Montre Aza Missouri is founder and creative director of Parallel Film Collective that produces, exhibits and promotes independent film and is a founding partner of award-winning filmmaker Ava DuVernay’s distribution company ARRAY. Having worked in England, Northern Ireland, Ghana and Nigeria, Montre is also an independent filmmaker and Associate Professor in Film at Howard University, where she teaches scriptwriting, film directing, film history and African cinema. She holds a PhD in Film Studies from the School of Oriental and African Studies (SOAS) University of London. Her new book, Black Magic Woman and Narrative Film: Race, Sex, and Afro-Religiosity, focuses on images of Yoruba-Atlantic Religions, racial and cultural hybridity as represented in independent and mainstream cinemas.
A dramaturg, playwright, producer, scholar and administrator, Dr. Susan Jonas held leadership positions at The Acting Company, Classical Stage Company and Classical Theatre of Harlem. During her decade-long tenure as Theatre Arts Analyst at New York State Council on the Arts, she conceived of and supervised a three-year national study which culminated in the groundbreaking and influential “Report on the Status of Women in Theatre.” Partnering with N.Y.U., C.U.N.Y., Princeton and The New School, she worked to restore women’s contribution to the living repertory, founding The Legacy Project, and co-founding both 50/50 in 2020 (awarded the 2010 New York Theatre Experience Person of the Year) and On Her Shoulders, curating its inaugural season. Jonas has taught at New York University, Ithaca College, University of New Hampshire and Princeton, and guest lectured at numerous universities, arts and service organizations, including Women in Film. She writes for publications such as American Theatre, generally on issues of representation affecting women in history and contemporary theatre, and consults with education and production on the ten-century female canon of dramatic writing. Her adaptations are produced regionally and in New York, where she resides. She holds a B.A. from Princeton and a D.F.A. From Yale School of Drama.

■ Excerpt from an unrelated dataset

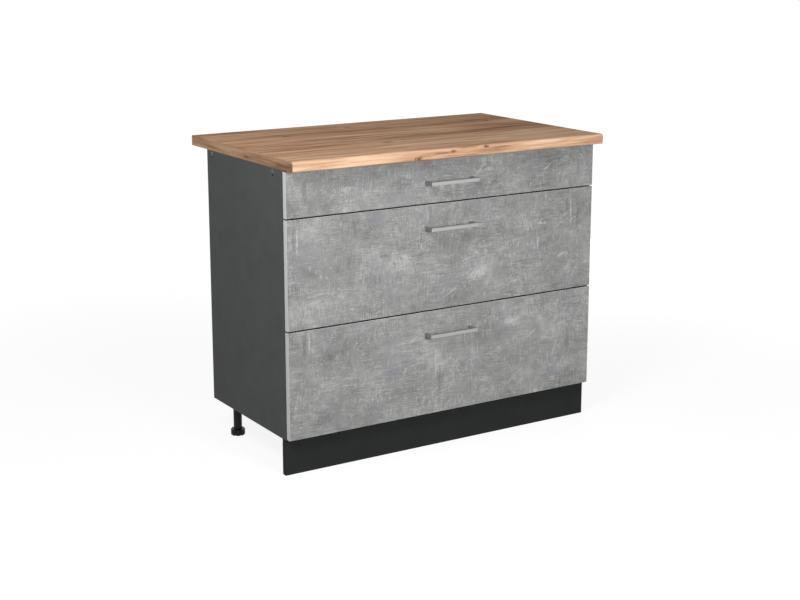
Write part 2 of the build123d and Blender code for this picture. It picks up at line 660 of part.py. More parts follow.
def front_bracket(level):
    """Left angle between the front and the steel side, inside the hood."""
    x = (-WALL_X - SIDE_SHEET - BRACKET_WIDTH, -WALL_X - SIDE_SHEET)
    z = (level.box_low + BRACKET_RISE, level.box_low + BRACKET_RISE + BRACKET_HEIGHT)
    foot_plate = block(x, (FRONT_BACK, FRONT_BACK + BRACKET_SHEET), z)
    leg = block((x[1] - BRACKET_SHEET, x[1]), (FRONT_BACK, FRONT_BACK + BRACKET_LENGTH), z)
    return foot_plate + leg - bracket_screws(level, fit=True)


def handle(level):
    """Bar handle: a flat bar with a leg at each end, square to the front."""
    forward = (Align.CENTER, Align.MAX)
    finger_space = Rectangle(HANDLE_LENGTH - 2 * HANDLE_LEG, HANDLE_REACH - HANDLE_BAR, align=forward)
    outline = Rectangle(HANDLE_LENGTH, HANDLE_REACH, align=forward) - finger_space
    bar = extrude(outline, HANDLE_HEIGHT / 2, both=True)
    bar = fillet(bar.edges().filter_by(Axis.Z).group_by(Axis.Y)[0], HANDLE_CORNER_ROUND)
    bar = fillet(bar.faces().sort_by(Axis.Y)[0].edges().filter_by(Axis.X), HANDLE_EDGE_ROUND)
    return Pos(0, FRONT_FACE, level.handle_z) * bar - handle_screws(level, fit=True)


# ---- All nodes ----
def carcass_nodes():
    nodes = {
        "worktop": [worktop()],
        "worktop_end_bands": on_both_sides([worktop_slice((-SIDE_X, -SIDE_X + END_BAND))]),
        "side_panel_left": [left_side_panel()],
        "side_panel_right": [mirrored(left_side_panel())],
        "bottom_panel": [bottom_panel()],
        "front_rail": [top_rail((CARCASS_FRONT, CARCASS_FRONT + TOP_RAIL_WIDTH))],
        "rear_rail": [top_rail((BACK_FRONT - TOP_RAIL_WIDTH, BACK_FRONT))],
        "back_panel": [back_panel()],
        "plinth_panel": [plinth_panel()],
        "plinth_clips": plinth_clips(),
        "foot_sockets": foot_sockets(),
        "foot_tubes": [foot_tube(x, y) for x, y in FEET.values()],
        "confirmat_screws": on_both_sides(confirmats()),
        "cam_connectors": cam_connectors(),
        "wood_dowels": on_both_sides(dowels()),
        "worktop_screws": on_both_sides(worktop_screws()),
        "chipboard_screws": on_both_sides(rail_screws()) + socket_screws() + clip_screws(),
    }
    for name, (x, y) in FEET.items():
        nodes[f"foot_{name}"] = [foot(x, y)]
    for level in LEVELS:
        nodes[f"cabinet_rails_{level.name}"] = on_both_sides([cabinet_rail(level), cabinet_pin(level)])
        nodes[f"cabinet_roller_{level.name}_left"] = [cabinet_roller(level)]
        nodes[f"cabinet_roller_{level.name}_right"] = [mirrored(cabinet_roller(level))]
    return nodes


def drawer_nodes(level):
    side = [drawer_side(level), drawer_pin(level)]
    box_screws = bracket_screws(level) + back_screws(level) + floor_screws(level)
    return {
        f"drawer_front_{level.name}": [drawer_front(level)],
        f"drawer_side_{level.name}_left": side,
        f"drawer_side_{level.name}_right": [mirrored(piece) for piece in side],
        f"drawer_bottom_{level.name}": [drawer_bottom(level)],
        f"drawer_back_{level.name}": [drawer_back(level)],
        f"front_brackets_{level.name}": on_both_sides([front_bracket(level)]),
        f"drawer_screws_{level.name}": on_both_sides(box_screws) + handle_screws(level),
        f"handle_{level.name}": [handle(level)],
        f"drawer_roller_{level.name}_left": [drawer_roller(level)],
        f"drawer_roller_{level.name}_right": [mirrored(drawer_roller(level))],
    }


def main():
    os.makedirs("parts", exist_ok=True)
    nodes = carcass_nodes()
    for level in LEVELS:
        nodes.update(drawer_nodes(level))
    for name, pieces in nodes.items():
        solids = [solid for piece in pieces for solid in piece.solids()]
        shape = solids[0] if len(solids) == 1 else Compound(solids)
        export_step(shape, f"parts/{name}.step")
    print(f"{len(nodes)} nodes written")


main()
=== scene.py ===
# %% [markdown]
# # A kitchen base cabinet with three drawers
# The cabinet's boards, steel drawer sides and screws come from exact solids that are already in place. This
# lesson gives them their finishes: a wood-look laminate, a concrete-look board, melamine, coated steel,
# moulded plastic and brushed aluminium. Blender works in metres, with X along the width, Y from front to back
# and Z up. The patterns are written in millimetres, because grain, chips and brush lines are measured so.

# %% Load the cabinet
import itertools
import json
import math

import bmesh
import bpy
from mathutils import Matrix, Vector


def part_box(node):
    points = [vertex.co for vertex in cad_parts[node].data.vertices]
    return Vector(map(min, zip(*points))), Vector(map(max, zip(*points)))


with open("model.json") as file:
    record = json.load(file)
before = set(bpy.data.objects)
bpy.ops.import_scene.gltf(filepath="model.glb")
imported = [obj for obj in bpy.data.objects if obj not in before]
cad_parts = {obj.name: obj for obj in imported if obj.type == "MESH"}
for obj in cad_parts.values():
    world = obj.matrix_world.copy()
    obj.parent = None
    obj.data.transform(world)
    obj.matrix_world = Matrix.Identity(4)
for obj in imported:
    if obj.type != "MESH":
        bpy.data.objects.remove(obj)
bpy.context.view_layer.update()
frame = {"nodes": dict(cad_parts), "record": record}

# %% [markdown]
# ## The camera
# The photograph looks at the left front corner from about standing height. A wide lens from nearby could
# frame it too, but a longer lens from four metres away keeps the long edges nearly parallel, as they are in
# the picture. A small downward shift of the lens lets the camera tilt a little less, so the uprights stay
# closer to upright.

# %% Place the camera
EYE = (-2.2209, -3.5319, 1.4032)
YAW, TILT = math.radians(32.24), math.radians(-12.427)
FOCAL_LENGTH, SHIFT = 66.57, -0.05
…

Rachel Watanabe-Batton is a Producer, Independent Media Strategist and President of Contradiction & Struggle, an American production and consulting company dedicated to telling authentic stories by visionary women and men that reframe history and cultural understanding while building robust distribution pathways by connecting film, television, digital and commercial content with capital, social causes and global audiences. Watanabe-Batton actively serves on the Boards of Directors of the Producers Guild of America (PGA), New York Women in Film & Television (NYWIFT), Manhattan Neighborhood Network (MNN) and Women Independent Producers (WIP), and received the MADE IN NY Award from Mayor Bill DeBlasio and The Mayor’s Office of Media and Entertainment for her ongoing advocacy as Chair of PGA Diversity and a founding Co-Chair of PGA Women’s Impact Network.